Ларионов шагал в сторону Андреевского по плотной дубовой гати. Солнце стало припекать, и Ларионов стянул с себя гимнастерку. Ветерок надувал его сорочку. Вдалеке на небольших полях за придорожными деревьями он видел мужиков-сенокосов, и до него доносился вкус свежескошенной травы и душицы. Кузнечики отпрыгивали в стороны из-под его сапог, с обочин доносился гул цикад. Ларионов обернулся на звук догоняющей его телеги. Поравнявшись с ним, телега остановилась. Мужик натянул вожжи и приподнял приветственно кепку.
– Далеко, служивый, топишь?
– До Ларионово.
– Седай! – кивнул мужик. – Я туда же. А ты чей будешь?
– Ларионов. Может, знаешь таких… Знал?
Мужик почесал затылок.
– Чегой-то не припоминается. Прости ради Христа. Ты скажи, куда свезти, я подброшу.
– Ничего, я сойду до Ларионово, сам до дома дотопаю.
– Я тебя раньше что-то не видал, – протянул мужик, помолчав, и причмокнул. – В увольнение, что ли?
– Я тут давно не был, – ответил Ларионов. – Очень давно.
– Оно и видно! – усмехнулся мужик. – Я тут каждую собаку знаю, а тебя впервые вижу.
– А бабу Марусю знаешь? – вспомнил вдруг Ларионов.
Мужик покачал головой.
– А кто ж ее не знает?! Вот чудак-человек. Так бы сразу и сказал. Ты кто ей будешь?
– Да так, – сказал Ларионов немного растерянно. – Я родственник ее дальний.

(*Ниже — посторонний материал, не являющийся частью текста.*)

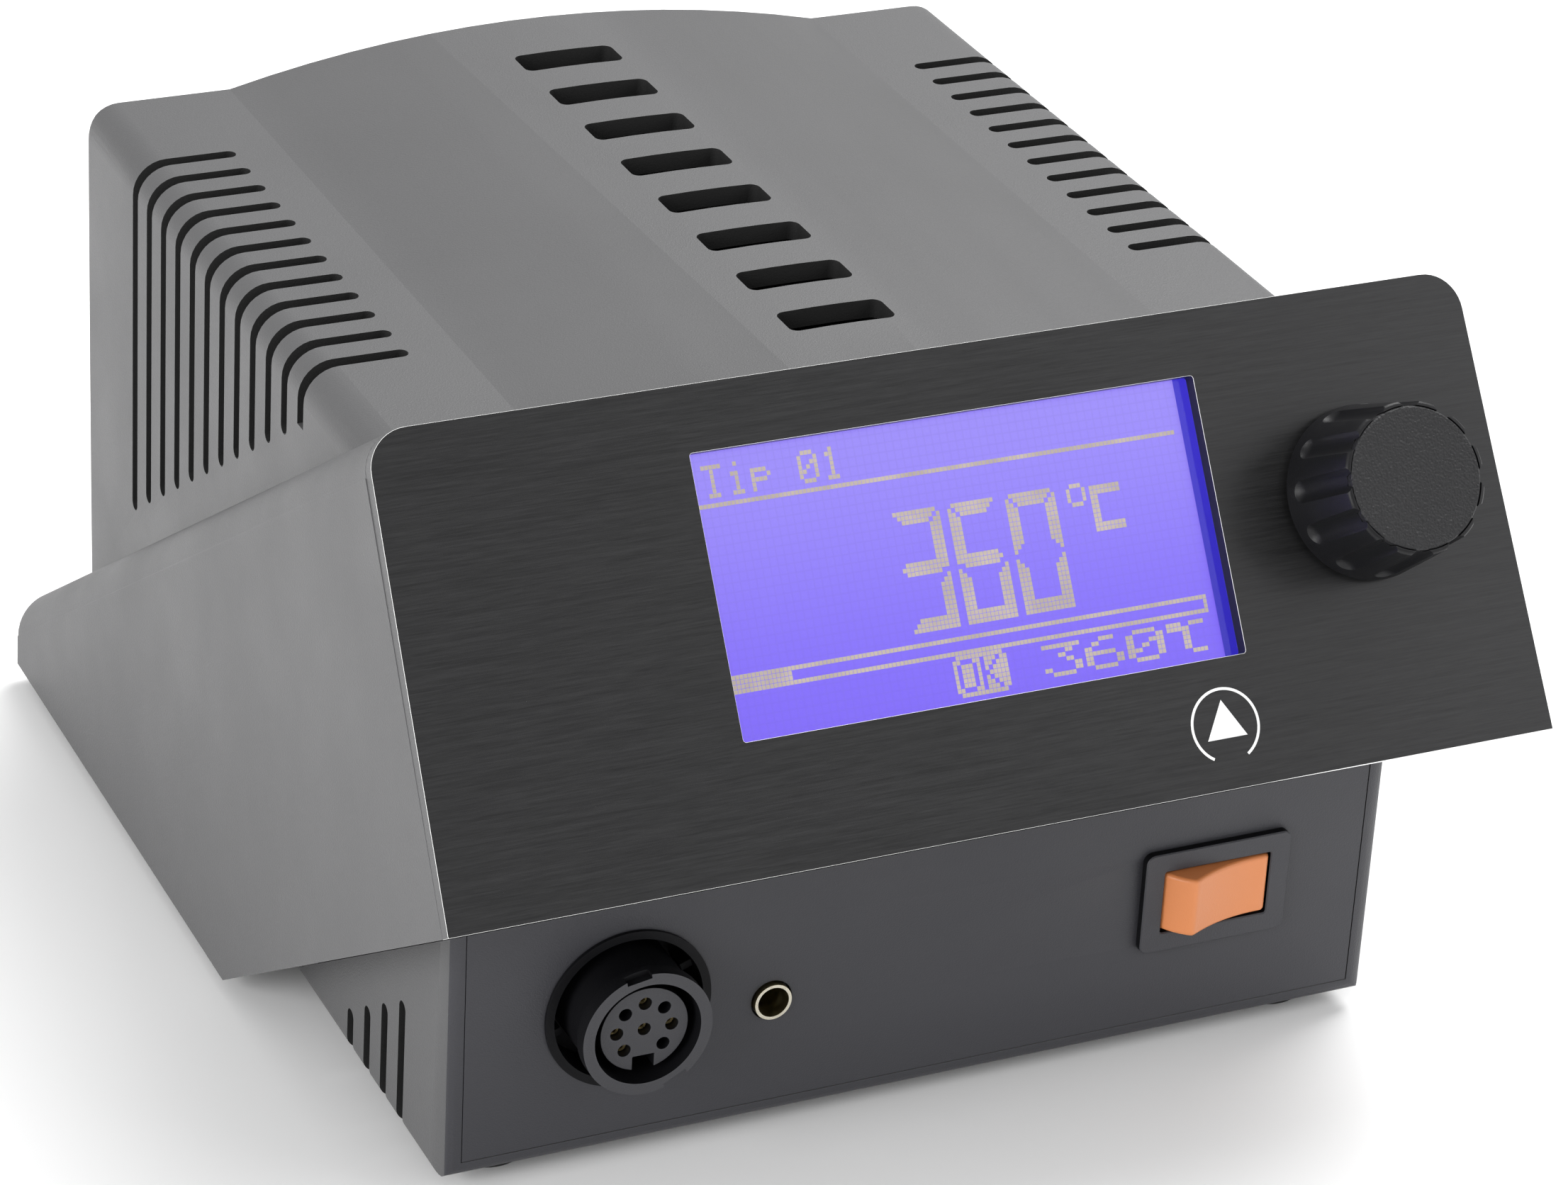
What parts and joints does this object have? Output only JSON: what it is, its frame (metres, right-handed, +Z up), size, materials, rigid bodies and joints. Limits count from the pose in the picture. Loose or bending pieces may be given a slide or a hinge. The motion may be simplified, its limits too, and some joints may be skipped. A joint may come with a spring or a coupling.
{
  "type": "soldering iron station",
  "caption": "Desk soldering station: grey vented housing, leaning black control panel with display and turn-and-press knob, tool socket, earth jack, rocker switch.",
  "frame": {"origin": "on the resting surface under the middle of the station's overall box", "axes": "+X to the right seen from the front, +Y to the back, +Z up"},
  "size_m": [0.1472, 0.1634, 0.1001],
  "materials": {
    "upper_housing": "fine spark-eroded moulded grain",
    "base_tray": "fine spark-eroded moulded grain",
    "front_fascia": "fine moulded grain",
    "front_panel": "brushed and black anodised, bare bright edge",
    "display_window": "clear",
    "lcd_glass": "backlit display",
    "lcd_frame": "satin black",
    "lcd_board": "circuit board",
    "control_board": "circuit board",
    "control_chips": "moulded chips",
    "board_spacers": "plated",
    "encoder_body": "plated can",
    "encoder_bushing": "nickel plated",
    "encoder_nut": "plated",
    "encoder_plunger": "moulded",
    "encoder_shaft": "turned",
    "control_knob": "satin black",
    "knob_cap": "fine grained",
    "socket_collar": "black moulded",
    "socket_shell": "black moulded",
    "socket_insert": "black moulded",
    "socket_contacts": "bright",
    "socket_nut": "black moulded",
    "earth_jack": "bright",
    "earth_jack_nut": "plated",
    "switch_bezel": "moulded",
    "switch_body": "moulded",
    "switch_rocker": "satin orange",
    "switch_terminals": "tinned",
    "mains_inlet": "moulded",
    "inlet_pins": "nickel plated",
    "fuse_drawer": "moulded",
    "fuses": "clear tube",
    "transformer_core": "laminated steel",
    "transformer_winding": "taped winding",
    "transformer_strap": "zinc plated",
    "strap_bolts": "zinc plated",
    "power_board": "circuit board",
    "heatsink": "extruded",
    "power_triac": "moulded",
    "reservoir_capacitor": "sleeved can",
    "terminal_block": "moulded",
    "board_screws": "zinc plated",
    "ribbon_headers": "moulded",
    "ribbon_cable": "flexible",
    "mains_leads": "insulated wire",
    "earth_lead": "insulated wire",
    "secondary_leads": "insulated wire",
    "socket_cable": "jacketed cable",
    "rubber_feet": "moulded rubber",
    "housing_screws": "zinc plated"
  },
  "bodies": {
    "housing": {"upper_housing": "upper_housing", "base_tray": "base_tray", "front_fascia": "front_fascia", "front_panel": "front_panel", "display_window": "display_window", "lcd_glass": "lcd_glass", "lcd_frame": "lcd_frame", "lcd_board": "lcd_board", "control_board": "control_board", "control_chips": "control_chips", "board_spacers": "board_spacers", "encoder_body": "encoder_body", "encoder_bushing": "encoder_bushing", "encoder_nut": "encoder_nut", "socket_collar": "socket_collar", "socket_shell": "socket_shell", "socket_insert": "socket_insert", "socket_contacts": "socket_contacts", "socket_nut": "socket_nut", "earth_jack": "earth_jack", "earth_jack_nut": "earth_jack_nut", "switch_bezel": "switch_bezel", "switch_body": "switch_body", "switch_terminals": "switch_terminals", "mains_inlet": "mains_inlet", "inlet_pins": "inlet_pins", "transformer_core": "transformer_core", "transformer_winding": "transformer_winding", "transformer_strap": "transformer_strap", "strap_bolts": "strap_bolts", "power_board": "power_board", "heatsink": "heatsink", "power_triac": "power_triac", "reservoir_capacitor": "reservoir_capacitor", "terminal_block": "terminal_block", "board_screws": "board_screws", "ribbon_headers": "ribbon_headers", "ribbon_cable": "ribbon_cable", "mains_leads": "mains_leads", "earth_lead": "earth_lead", "secondary_leads": "secondary_leads", "socket_cable": "socket_cable", "rubber_feet": "rubber_feet", "housing_screws": "housing_screws"},
    "push_carrier": {"encoder_plunger": "encoder_plunger"},
    "knob": {"encoder_shaft": "encoder_shaft", "control_knob": "control_knob", "knob_cap": "knob_cap"},
    "rocker": {"switch_rocker": "switch_rocker"},
    "fuse_tray": {"fuse_drawer": "fuse_drawer", "fuses": "fuses"}
  },
  "joints": [
    {"name": "knob_push", "type": "slide", "parent": "housing", "child": "push_carrier", "axis": [0, 0.8335, -0.5525], "range_m": [0, 0.0005], "stiffness_N_per_m": 3000},
    {"name": "knob_turn", "type": "hinge", "parent": "push_carrier", "child": "knob", "pos_m": [0.0526, -0.06385, 0.07891], "axis": [0, -0.8335, 0.5525], "continuous": true},
    {"name": "rocker_tilt", "type": "hinge", "parent": "housing", "child": "rocker", "pos_m": [0.0398, -0.05605, 0.0229], "axis": [0, 0, 1], "range_deg": [-26, 0]},
    {"name": "fuse_drawer_slide", "type": "slide", "parent": "housing", "child": "fuse_tray", "axis": [0, 1, 0], "range_m": [0, 0.015]}
  ]
}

Ехал мимо, решил повидать.
– Хорошее дело, – одобрительно кивнул мужик. – Покажу тебе ее дом. Только она глуховата стала. Ты говори громче. А так она ничего себе – скрипит.
«Значит, она жива», – подумал Ларионов с волнением.
Мужичок не торопился, не подгонял лошаденку, и Ларионов поймал себя на мысли, что отвык от состояния неспешности. Постоянное напряжение, в котором он жил, стало частью его повседневности. Ему было сложно слиться с размеренным ходом деревенской жизни. Да и какая могла быть тут жизнь? Ларионов окинул взглядом окрестности. Что было тут, кроме полей и лесов? И чем жили здесь люди? И этот мужик?
– Хорошо тебе тут живется? – спросил Ларионов.
– А чего ж плохо? – усмехнулся мужик. – Как жили, так и живем – на земле работаем, скотину разводим. Только теперь в колхозе. Не сыто живем – вот поруха…
Ларионов откинулся на телеге.
– Скучно тут городскому брату. – Мужик закурил. – Махорки хочешь?
Ларионов отказался.
«Все одно, – думал он с тоской. – И они живут бессмысленно, как животные. А что мы? И есть животные. На беду нам дали разум, язык и руки, а страсти и век наш животный оставили».